In Figures 6 and 7, we have repeated the information of Figure 3 except that, in this case, the person is attached to one of two different constant monitors. The two monitors differ in the maximum voltage that can be sourced by the monitor to make the resistance measurement. In one case, the monitor can apply up to 9 volts in an open circuit (infinite resistance to ground) situation. The other monitor can source up to 16 volts in the same situation. Referring to the experimental setup shown in Figure 5, the variable resistances are used to emulate skin resistance and are kept equal to simulate the most likely situation of having both halves of the band make equally good contact with the skin of the wearer. The actual skin resistance was kept very low by the use of a moisturizer between the band and the skin of the wearer. The 20 megohm fixed resistance that is in parallel with the variable resistor on the measurement circuitry side of the circuit is there to mirror the effect of the 20 megohm oscilloscope resistance that is present on the ground side of the circuit. Rmc is the equivalent resistance to ground through the measurement circuitry. It is difficult to assign a value to Rmc because it includes the effects of active electronics. For purposes of calculating the resistance to ground in Figures 6 and 7, we assume its value to be very large.

As explained earlier, the 20 megohm resistance on each half of the wrist band limits the ability to investigate the effects at high resistance-to-ground levels but, as shown in Figures 1, 2 and 3, the voltage on people is already of concern to some for ultra-sensitive work environments at a resistance to ground of 4 to 5 megohm.

Comparison of Figures 6 and 7 with Figure 3 shows that the voltages and energies measured with the monitors are less than those measured with only a wrist strap at equal resistances to ground. We believe that this is due to the presence of the additional ground path through the active electronics in the monitor circuitry. This ground path was ignored by setting Rmc very high. Study of Figures 6 and 7 shows that the normal motions of a person when attached to these monitors can generate voltages high enough to produce discharge energies in excess of 10 nJ at resistances to ground as low as approximately 6 megohms. Further study shows that the constant monitors used in this study did not add sufficient voltage to impact this value and actually alerted before this value was reached.

There is an understandable desire to use a constant monitor that applies the lowest possible voltage as to the user to measure the effectiveness of the grounding system.

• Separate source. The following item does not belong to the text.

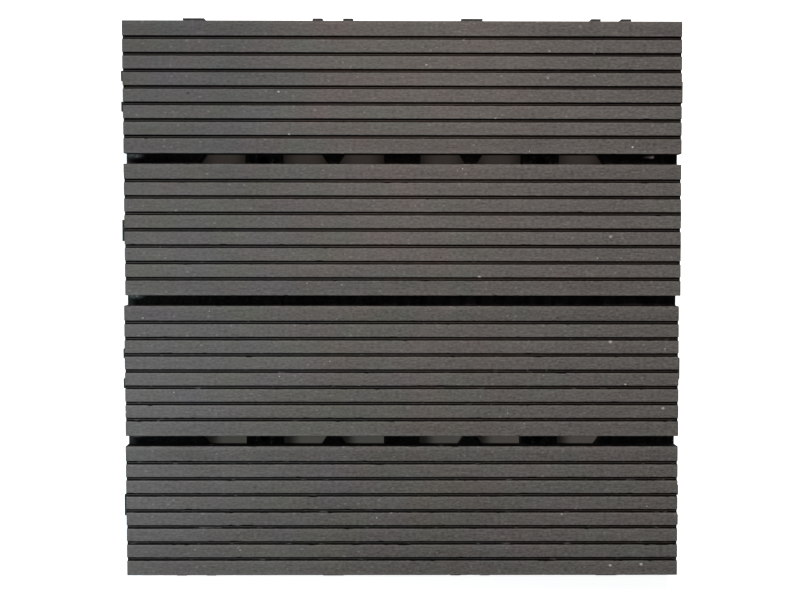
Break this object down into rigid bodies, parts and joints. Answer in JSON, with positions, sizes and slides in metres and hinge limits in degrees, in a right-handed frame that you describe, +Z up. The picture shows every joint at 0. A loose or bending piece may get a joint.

In actual use, the source of additional resistance to ground is not resistors added by the experimenter as above, but rather the resistance at the interface between the wrist band and skin that can arise from a variety of causes including loosely worn straps, dry skin, etc. There are numerous potential sources that cause this resistance to vary from individual to individual, to vary with time, and even with measurement method. Figure 8 shows a compilation of resistances that were taken from a number of wrist strap wearers at different times of day and over different days. In addition, each resistance was determined by measuring the current passed at two measurement voltages (10 volts and 20 volts). For this test, new wrist straps were used and the wearers were instructed to adjust the straps to obtain a tight fit; no lotions or creams were used under the wrist bands.

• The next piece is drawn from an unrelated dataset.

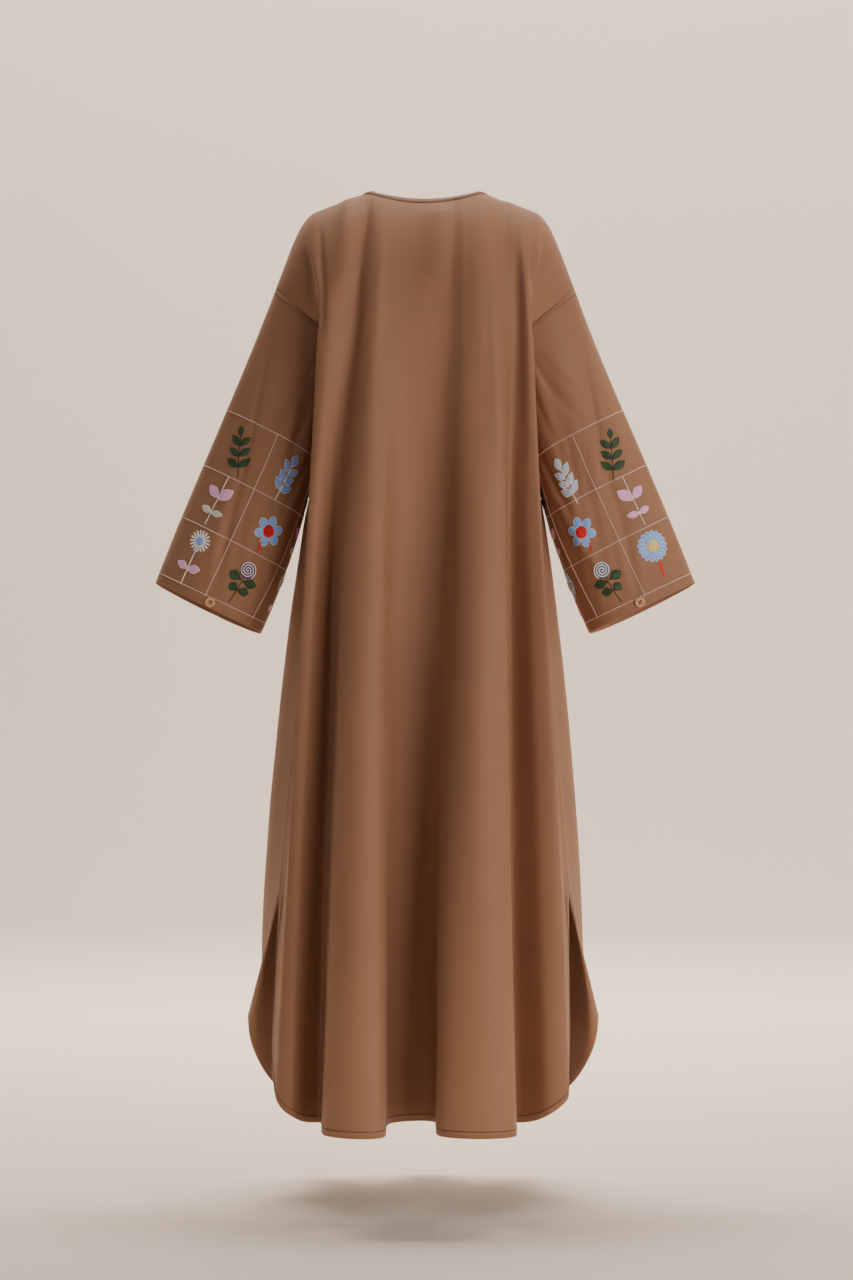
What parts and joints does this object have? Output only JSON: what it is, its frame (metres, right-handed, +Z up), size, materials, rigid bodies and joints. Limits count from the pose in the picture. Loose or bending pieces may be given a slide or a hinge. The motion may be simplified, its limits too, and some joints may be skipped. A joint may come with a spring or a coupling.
{
  "type": "mukhawar dress",
  "caption": "Long A-line dress with round bound neck, dropped shoulders, wide straight embroidered sleeves with buttoned cuff bands, and side slits with rounded hem corners.",
  "frame": {"origin": "centre of the neck opening, 20 mm below the high shoulder points, where the wearer's shoulders carry the dress", "axes": "+Z up along the dress, +Y the way the wearer faces, +X the wearer's right"},
  "size_m": [0.8, 0.4636, 1.3643],
  "materials": {
    "cloth": "matt twill",
    "binding": "matt bias strip",
    "button": "polished"
  },
  "bodies": {
    "root": {"back": "cloth", "front": "cloth", "sleeve_left": "cloth", "sleeve_right": "cloth", "neck_binding": "binding", "button_left": "button", "button_right": "button"}
  },
  "joints": []
}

Notice that, even under the controlled conditions of this test, there is a great deal of dispersion in the resistance values measured and a large number of them exceed 4 megohms, the arbitrary limit we had suggested for the disk drive industry. If we had been using constant monitors, each over-limit value would have resulted in an alerting monitor. Notice also the differences between the values measured at the two different voltages even though they were obtained at the same time. Figure 8 shows, and it has been our experience in a variety of tests, that the resistance measured between a wrist band and the skin of a wearer increases as the voltage used to make the measurement decreases. Therefore, as the voltage used to monitor resistance decreases, the number of alarms will increase.

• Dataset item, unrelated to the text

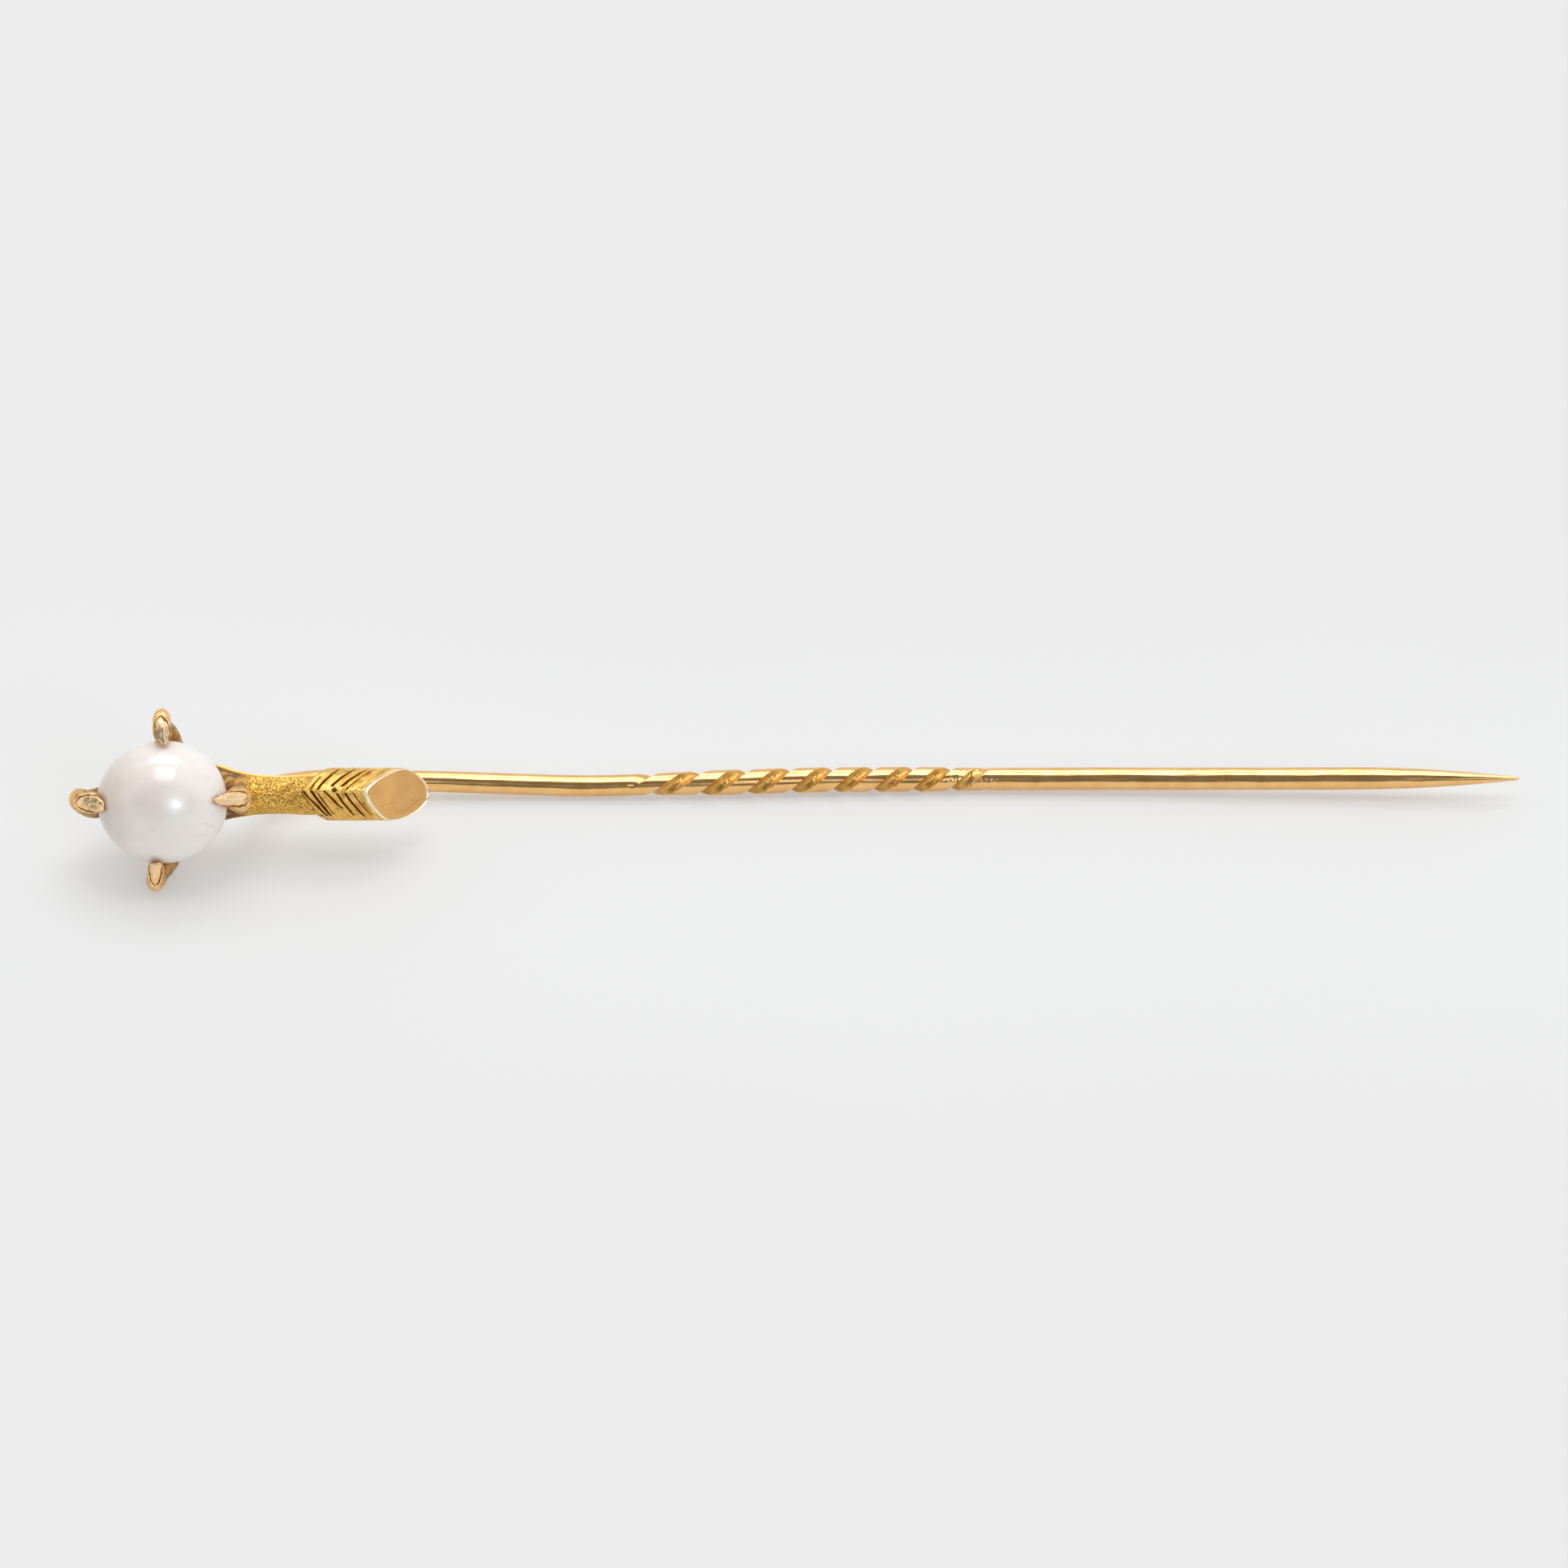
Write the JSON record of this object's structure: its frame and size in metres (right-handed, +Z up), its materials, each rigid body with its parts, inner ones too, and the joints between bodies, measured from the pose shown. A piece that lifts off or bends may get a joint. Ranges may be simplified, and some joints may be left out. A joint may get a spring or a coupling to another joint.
{
  "type": "hat pin",
  "caption": "Gold hat pin: a bird's claw with four hooked talons grips a pearl, on a cut-off feathered leg and a twisted wire stem with a tapered point.",
  "frame": {"origin": "on the table under the middle of the pin's box, with the pin lying at rest on its lower toe and its stem", "axes": "+X along the stem towards its point, +Z up from the table, so that the claw and the pearl face -Y and upwards"},
  "size_m": [0.0698, 0.0108, 0.0082],
  "materials": {
    "nacre": "glossy nacre of a pearl",
    "yellow_gold": "polished yellow gold",
    "rose_gold": "satin rose gold with fine lengthwise ridges",
    "grained_gold": "matt granulated yellow gold",
    "engraved_gold": "engraved yellow gold",
    "satin_gold": "satin gold with a fine scratch",
    "wire_gold": "polished gold wire, worn, matt in the cut grooves",
    "solder": "dull gold solder"
  },
  "bodies": {
    "root": {"pearl": "nacre", "pearl_peg": "yellow_gold", "foot_palm": "yellow_gold", "toe_upper": "yellow_gold", "toe_front": "yellow_gold", "toe_lower": "yellow_gold", "toe_hind": "yellow_gold", "talon_upper": "rose_gold", "talon_front": "rose_gold", "talon_lower": "rose_gold", "talon_hind": "rose_gold", "leg_front_shell": "grained_gold", "leg_back_shell": "grained_gold", "feather_cuff": "engraved_gold", "cut_end_plate": "satin_gold", "stem": "wire_gold", "stem_solder": "solder"}
  },
  "joints": []
}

When we established our threat level by calculating the voltage needed to produce a 10 nJ discharge, we made the “worst case” assumption that all of the energy available from a charged person could be delivered to the sensitive element to cause damage. To understand the risk associated with having an electrical potential on a body, a study was conducted in which the discharge energy was measured from a monitored person holding a pair of tweezers. The experimental arrangement is shown in Figure 9. At the point at which the alarm was sounding due to added resistance on both halves of the wrist strap ground cord, the person touched the tweezers to the lead of a grounded 33 ohm resistor6. This resistance value was chosen because it is in the range used by investigators of recording head susceptibility. A current probe encircled the resistor lead and was attached to the input of a 1-gigahertz oscilloscope with 500-megasamples-per-second sampling rate. The current pulse was captured by the oscilloscope and analyzed. The method used in this study is essentially the same as that reported by Wallash et al and C. Lam in their work7 in the disk drive industry. While several touching methods were tried, including bare hand, gloved hand, moist fingers, dry fingers, dissipative tweezers, and metal tweezers, only the metal tweezers allowed enough current to pass to cause the oscilloscope to trigger routinely and capture the signal. The discharge energy from other contacting forms was below the detection limit of the equipment used. This is in keeping with the results reported by several researchers that investigated the amount of energy transferred from a charged person by a finger touch. In the cases reported to date, obtaining a discharge from a person`s dry finger at less than 500 volts has been reported as difficult. A moistened finger may allow a discharge at 100 volts7.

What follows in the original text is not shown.